What is expected — Make an exact copy of the lines below.
--- Start Information supplied ---
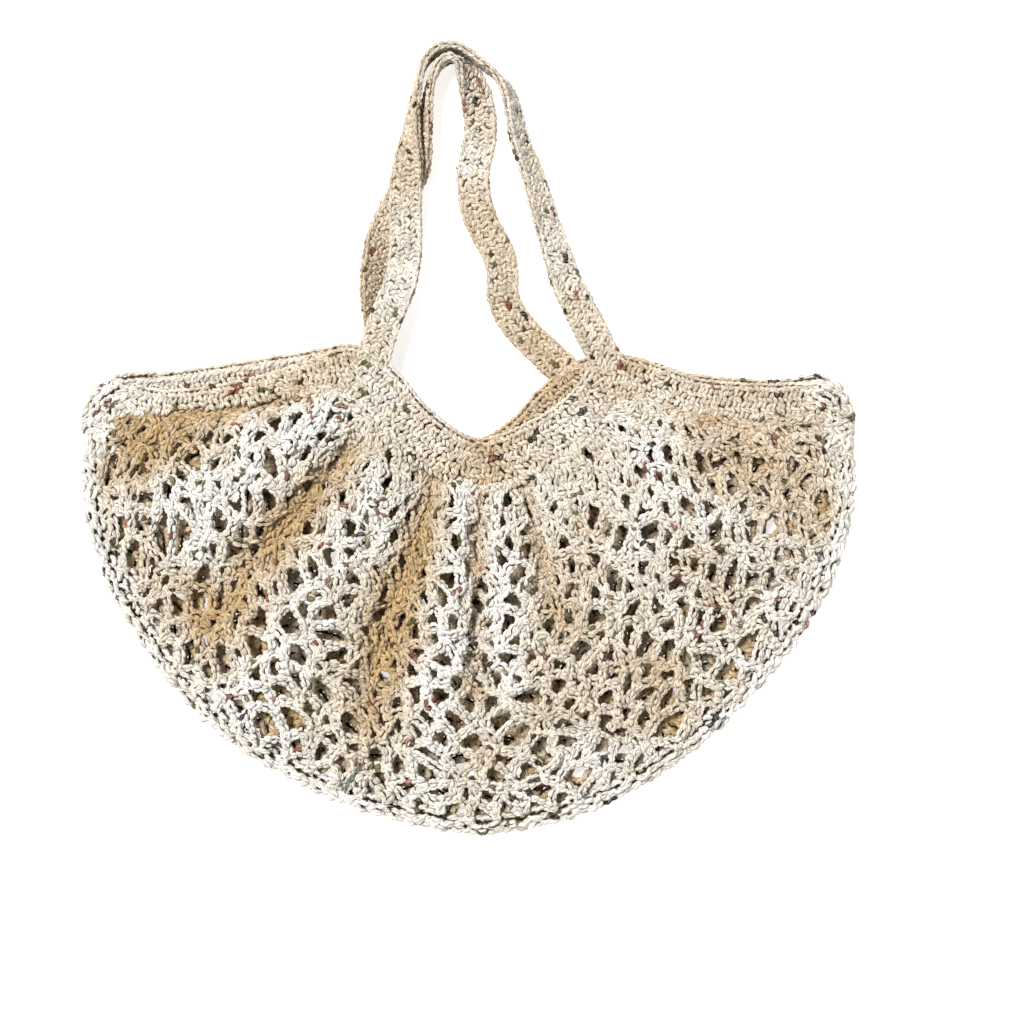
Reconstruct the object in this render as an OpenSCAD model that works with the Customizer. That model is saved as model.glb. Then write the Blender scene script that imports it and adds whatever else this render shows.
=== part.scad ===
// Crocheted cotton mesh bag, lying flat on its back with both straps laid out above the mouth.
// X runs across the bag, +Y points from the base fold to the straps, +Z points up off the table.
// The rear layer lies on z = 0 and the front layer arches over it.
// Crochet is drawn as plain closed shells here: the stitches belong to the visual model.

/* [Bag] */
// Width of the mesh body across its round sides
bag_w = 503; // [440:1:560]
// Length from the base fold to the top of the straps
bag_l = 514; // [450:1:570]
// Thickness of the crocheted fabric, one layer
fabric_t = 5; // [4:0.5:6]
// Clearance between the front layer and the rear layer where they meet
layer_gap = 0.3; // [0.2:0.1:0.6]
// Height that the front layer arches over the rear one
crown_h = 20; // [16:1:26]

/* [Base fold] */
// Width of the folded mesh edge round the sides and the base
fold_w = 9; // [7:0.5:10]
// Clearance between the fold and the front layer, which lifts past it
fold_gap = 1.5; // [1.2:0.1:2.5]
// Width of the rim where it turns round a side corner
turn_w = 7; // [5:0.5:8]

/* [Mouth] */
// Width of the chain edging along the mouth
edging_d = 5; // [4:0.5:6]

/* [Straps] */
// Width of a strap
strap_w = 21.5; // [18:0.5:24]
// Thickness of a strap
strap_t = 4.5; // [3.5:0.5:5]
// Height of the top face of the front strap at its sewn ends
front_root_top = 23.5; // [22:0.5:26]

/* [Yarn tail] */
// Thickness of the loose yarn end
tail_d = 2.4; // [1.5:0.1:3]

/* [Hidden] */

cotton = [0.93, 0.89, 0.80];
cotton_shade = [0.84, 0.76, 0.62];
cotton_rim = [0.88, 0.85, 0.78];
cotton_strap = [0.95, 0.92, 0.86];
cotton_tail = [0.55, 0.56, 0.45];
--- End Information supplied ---
Answer to the task —
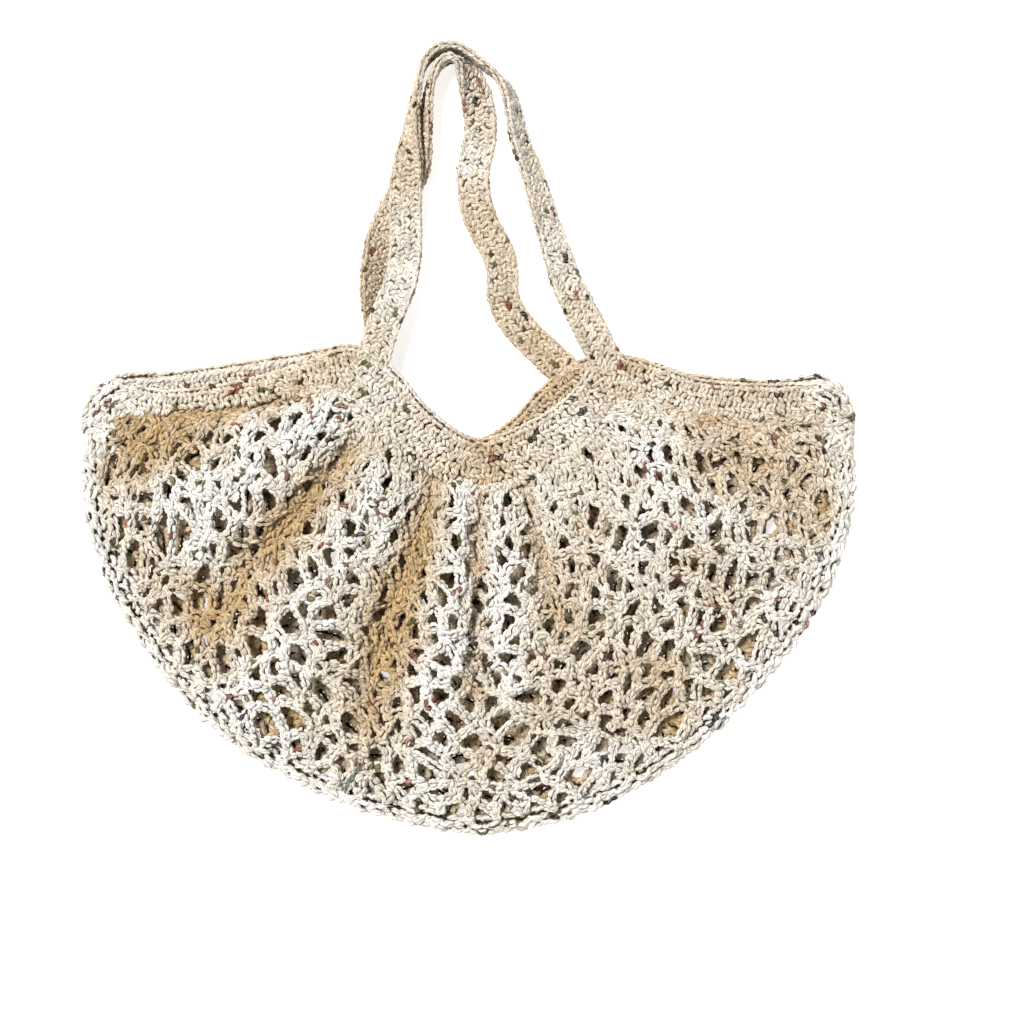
Reconstruct the object in this render as an OpenSCAD model that works with the Customizer. That model is saved as model.glb. Then write the Blender scene script that imports it and adds whatever else this render shows.
=== part.scad ===
// Crocheted cotton mesh bag, lying flat on its back with both straps laid out above the mouth.
// X runs across the bag, +Y points from the base fold to the straps, +Z points up off the table.
// The rear layer lies on z = 0 and the front layer arches over it.
// Crochet is drawn as plain closed shells here: the stitches belong to the visual model.

/* [Bag] */
// Width of the mesh body across its round sides
bag_w = 503; // [440:1:560]
// Length from the base fold to the top of the straps
bag_l = 514; // [450:1:570]
// Thickness of the crocheted fabric, one layer
fabric_t = 5; // [4:0.5:6]
// Clearance between the front layer and the rear layer where they meet
layer_gap = 0.3; // [0.2:0.1:0.6]
// Height that the front layer arches over the rear one
crown_h = 20; // [16:1:26]

/* [Base fold] */
// Width of the folded mesh edge round the sides and the base
fold_w = 9; // [7:0.5:10]
// Clearance between the fold and the front layer, which lifts past it
fold_gap = 1.5; // [1.2:0.1:2.5]
// Width of the rim where it turns round a side corner
turn_w = 7; // [5:0.5:8]

/* [Mouth] */
// Width of the chain edging along the mouth
edging_d = 5; // [4:0.5:6]

/* [Straps] */
// Width of a strap
strap_w = 21.5; // [18:0.5:24]
// Thickness of a strap
strap_t = 4.5; // [3.5:0.5:5]
// Height of the top face of the front strap at its sewn ends
front_root_top = 23.5; // [22:0.5:26]

/* [Yarn tail] */
// Thickness of the loose yarn end
tail_d = 2.4; // [1.5:0.1:3]

/* [Hidden] */

cotton = [0.93, 0.89, 0.80];
cotton_shade = [0.84, 0.76, 0.62];
cotton_rim = [0.88, 0.85, 0.78];
cotton_strap = [0.95, 0.92, 0.86];
cotton_tail = [0.55, 0.56, 0.45];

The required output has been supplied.